Yes. So the spacing assumptions, we think, are pretty conservative. But generally, it's an interval, it's 6 wells per bench for each interval. And if you can look on Page 18 and it lists number of wells per interval and then we're actually looking at lighter spacing for wells in the third Bone Spring. So Page 18 has a good summary of that.
Our next question is from David Deckelbaum from KeyBanc.
I just have a quick follow-up, guys. Michael, I think you said the indications have been really strong on fairway sales. And I know that you guys came up with sort of an internal target of $500 million, that maybe was somewhat arbitrary. Given the improvement in the inventory, would you guys be willing to part with the entire fairway if the appetite was there?
Yes. I think it's a little bit early to make that call. I think we threw more in the bucket than what we needed to hit the target. And there's a lot of interest, but then there's also, as Taylor talked about, there's a lot of activity in whether it's improved completions or a 3-mile laterals. And so we kind of feel our way through that. It'll be a moving target, but we're targeting $500. There's more than that in the bucket, and we'll just have to see how that plays out.

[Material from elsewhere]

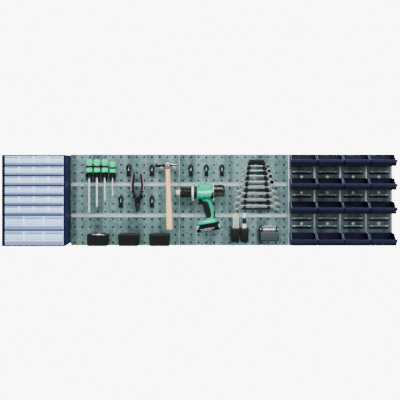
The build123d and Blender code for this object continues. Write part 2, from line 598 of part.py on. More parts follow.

And ladies and gentlemen, at this time, we reached the end of today's question-and-answer session. I'd like to turn the conference call back over to Tommy Nusz for any closing remarks.
Thank you again for joining our call. The quality of our people and our assets, combined with our focus on shareholder returns and capital discipline has set us up for a great 2018 program, and we're already off to a great start. Thanks again for joining us.
Ladies and gentlemen, that does conclude today's conference call. We do thank you for attending today's presentation. You may now disconnect your lines.